Demonstrating not only Boccaccio’s transformation of the medieval consolatory tradition, but also his engagements with consolation throughout the course of his long career, the book highlights points of divergences and continuities between the “early” and “late” Boccaccio. The striking similarities between Boccaccio’s early and later engagements with consolation led him to challenge Petrarch’s consolatory convictions in significant ways, offering thereby to future generations of humanists an alternative type of consolation to build upon.
I hope to enrich our understanding of Boccaccio as both an author and a thinker and to lead scholars to take him into serious consideration in any discussion of medieval and Renaissance consolatory literature. I also hope that this study will generate further interest in medieval consolatory literature and be of use to scholars interested in the relationship between ethics and literature.
Please tell us about your current projects and research.

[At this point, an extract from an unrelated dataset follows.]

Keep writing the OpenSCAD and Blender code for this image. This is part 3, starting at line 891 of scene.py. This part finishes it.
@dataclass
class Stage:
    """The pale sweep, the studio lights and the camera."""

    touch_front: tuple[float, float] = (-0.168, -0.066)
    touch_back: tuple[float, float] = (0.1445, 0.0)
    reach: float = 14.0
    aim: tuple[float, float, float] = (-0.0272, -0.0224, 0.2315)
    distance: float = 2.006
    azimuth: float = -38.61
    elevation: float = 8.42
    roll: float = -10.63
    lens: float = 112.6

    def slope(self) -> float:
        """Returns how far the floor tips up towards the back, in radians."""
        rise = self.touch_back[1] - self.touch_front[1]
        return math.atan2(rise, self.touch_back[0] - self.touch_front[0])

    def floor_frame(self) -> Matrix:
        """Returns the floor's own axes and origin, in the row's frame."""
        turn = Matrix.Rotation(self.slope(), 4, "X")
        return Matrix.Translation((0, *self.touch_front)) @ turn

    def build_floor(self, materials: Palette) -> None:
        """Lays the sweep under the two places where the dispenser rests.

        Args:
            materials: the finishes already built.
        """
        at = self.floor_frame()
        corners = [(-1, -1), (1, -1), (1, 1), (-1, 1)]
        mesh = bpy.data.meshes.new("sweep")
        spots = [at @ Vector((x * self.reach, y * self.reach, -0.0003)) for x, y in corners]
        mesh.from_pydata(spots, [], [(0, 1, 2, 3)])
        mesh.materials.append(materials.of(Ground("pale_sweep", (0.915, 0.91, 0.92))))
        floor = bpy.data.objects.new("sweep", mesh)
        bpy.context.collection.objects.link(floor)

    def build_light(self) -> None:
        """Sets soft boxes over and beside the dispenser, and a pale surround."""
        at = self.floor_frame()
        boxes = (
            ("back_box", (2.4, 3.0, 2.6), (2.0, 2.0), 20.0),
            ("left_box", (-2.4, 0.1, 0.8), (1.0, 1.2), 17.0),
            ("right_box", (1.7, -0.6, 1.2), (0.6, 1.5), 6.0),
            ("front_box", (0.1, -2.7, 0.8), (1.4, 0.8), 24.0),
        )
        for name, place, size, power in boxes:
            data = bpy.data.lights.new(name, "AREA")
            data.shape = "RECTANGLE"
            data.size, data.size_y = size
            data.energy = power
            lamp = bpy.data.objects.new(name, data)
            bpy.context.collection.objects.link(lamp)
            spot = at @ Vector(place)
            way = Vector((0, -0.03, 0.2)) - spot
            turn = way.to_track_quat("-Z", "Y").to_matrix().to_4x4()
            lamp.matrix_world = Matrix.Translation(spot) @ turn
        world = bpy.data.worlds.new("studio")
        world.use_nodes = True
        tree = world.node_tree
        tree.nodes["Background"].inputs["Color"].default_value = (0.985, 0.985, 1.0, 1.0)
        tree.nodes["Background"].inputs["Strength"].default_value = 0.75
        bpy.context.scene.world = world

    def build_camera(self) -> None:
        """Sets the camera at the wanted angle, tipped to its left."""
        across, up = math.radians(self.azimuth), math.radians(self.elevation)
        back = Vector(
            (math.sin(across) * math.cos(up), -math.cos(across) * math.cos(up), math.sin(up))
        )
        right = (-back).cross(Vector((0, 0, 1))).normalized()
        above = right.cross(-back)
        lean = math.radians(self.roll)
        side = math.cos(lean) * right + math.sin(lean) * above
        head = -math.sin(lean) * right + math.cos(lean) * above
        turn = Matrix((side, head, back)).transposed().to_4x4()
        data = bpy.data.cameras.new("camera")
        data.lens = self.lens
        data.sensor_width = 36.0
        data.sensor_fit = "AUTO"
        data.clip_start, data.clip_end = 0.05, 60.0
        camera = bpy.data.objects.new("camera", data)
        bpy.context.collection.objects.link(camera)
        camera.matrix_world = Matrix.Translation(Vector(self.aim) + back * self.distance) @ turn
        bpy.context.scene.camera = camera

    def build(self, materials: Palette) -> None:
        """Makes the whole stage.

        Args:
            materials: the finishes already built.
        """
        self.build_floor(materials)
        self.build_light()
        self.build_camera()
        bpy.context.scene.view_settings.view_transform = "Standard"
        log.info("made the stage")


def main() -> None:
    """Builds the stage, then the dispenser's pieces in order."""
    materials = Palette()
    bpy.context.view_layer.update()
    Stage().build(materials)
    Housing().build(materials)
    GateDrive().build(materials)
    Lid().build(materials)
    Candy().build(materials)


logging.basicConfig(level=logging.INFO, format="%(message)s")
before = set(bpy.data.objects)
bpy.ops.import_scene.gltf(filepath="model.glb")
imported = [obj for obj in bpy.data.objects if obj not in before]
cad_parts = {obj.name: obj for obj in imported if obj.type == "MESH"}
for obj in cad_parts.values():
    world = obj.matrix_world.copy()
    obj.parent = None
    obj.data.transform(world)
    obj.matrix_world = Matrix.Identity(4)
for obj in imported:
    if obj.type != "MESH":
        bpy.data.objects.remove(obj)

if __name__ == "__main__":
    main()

Expanding on consolation, my latest research involves the emotion of compassion, a first step towards the offering of consolation, and according to Aquinas, itself a form of consolation. I am interested in broadening my research to questions of politics, community formation, and the civic uses of literature. Given the significant attention awarded to compassion in current discussions of political philosophy, cognitive psychology, the history of emotions, and the so-called “affective turn” in literary studies, I am very interested in bringing my work on late medieval compassion into a constructive dialogue with those fields, seeing what each of them can tell us about the other. Expanding on my already published articles dealing with the cognitive nature of compassion in Boccaccio’s Decameron, the differing attitudes of Boccaccio and Petrarch towards the ethical and civic value of compassion, and the way Leonardo Bruni appropriated the differing perspectives of his two predecessors in his novelle, I am interested in exploring how literary studies may contribute to the burgeoning field of the history of emotions, a connection that has not been sufficiently explored and theorized thus far.
In my current article-in-progress, “Dante’s Political Emotions,” I explore his representation of envy and compassion as civic emotions and his view of the role literature might play in cultivating constructive civic-oriented sentiments. A major part of my analysis involves the way Dante drew upon and modified theological and devotional approaches to compassion that were dominant in his day – both the affective-bodily approach common in Cistercian and Franciscan circles and the cognitive-Aristotelian one central to scholastic thinkers and preachers. My hope is to possibly extend this project through the Italian Renaissance up to Tasso.
Working on this project, I get the sense that much of current discussions of compassion, especially in literary studies, are deeply influenced by thinkers such as Bertolt Brecht and Hannah Arendt, and hence tend to concentrate on compassion’s partial and unreliable nature, its propensity to erect borders between in-groups and out-groups, us and them. It is therefore important for me to show how late medieval and Renaissance authors – from Dante to Tasso – presented a vision of compassion that, while perhaps imperfect in our current standards, opens up important avenues for extending one’s circle of concern in significant ways.
Teaching “After Dante: Renaissance Literature from a Global Perspective,” at the Department of Romance Studies at the Hebrew University, I discuss how medieval and Renaissance authors represented non-Christians, and it is striking for me to see how the wonderful, very diverse body of students – consisting of Israeli Jews, Israeli Arabs, and Palestinians from East Jerusalem – find in those texts a certain openness and “sympathy” that is far from obvious. This is of course most easily apparent in The Decameron, but they find traces of it also in Dante, Masuccio, Ariosto, and even Petrarch!
Beyond this project on compassion, I am also in the very early stages of another, tentatively entitled “Florentines in the Language of Grace: Dante, Petrarch, and Boccaccio in Hebrew Literature.” The uses of the Tre Corone in modern Hebrew Literature – both before and after the foundation of the state of Israel – is a topic that received only scant critical attention and I believe there is much to examine there. Engaging in this project is something that has been on my mind for a while now and perhaps it is the right time for me to turn to it.
We are so thrilled to hear you speak at the CMS Convivium in April; what are you looking forward to sharing with the audience?
Being invited to offer the alumni lecture is a great honour for me. It is highly exciting to return to discuss my work – which began right here at the Centre – with a new generation of students, as well as former teachers and colleagues. My talk will deal mainly with my new book and the way Boccaccio transformed in his works the Boethian consolatory tradition, but it will also incorporate some new material from my current project on the civic role of emotions and the dialogue I am trying to construct between literary studies and the history of emotions. Though this dialogue is only at its beginning, there are exciting new pathways to explore, and I hope to raise the students’ interest. More simply perhaps, I also wish to get the students excited about the Tre Corone – Dante, Petrarch, and Boccaccio – to examine the endless richness of their writings, the fascinating interactions between them, and their relevance to our present moment. Beyond that, I also wish to emphasize through my discussion of Boccaccio the significance to our society of humanistic studies in general, and literary studies in particular. Literature, as Boccaccio insisted, has the capacity to make our lives emotionally, intellectually, and spiritually richer, to re-connect us to the important things in life – those that reside beyond material gains and quantifiable data – and to play an important role in our civic engagements. At the same time, it is not only literature itself that has the capacity to do that, but also the studying and the teaching of it, and I hope that my talk will be able to convey this notion. If it will manage to achieve only a particle of that, then I will feel that I did my job.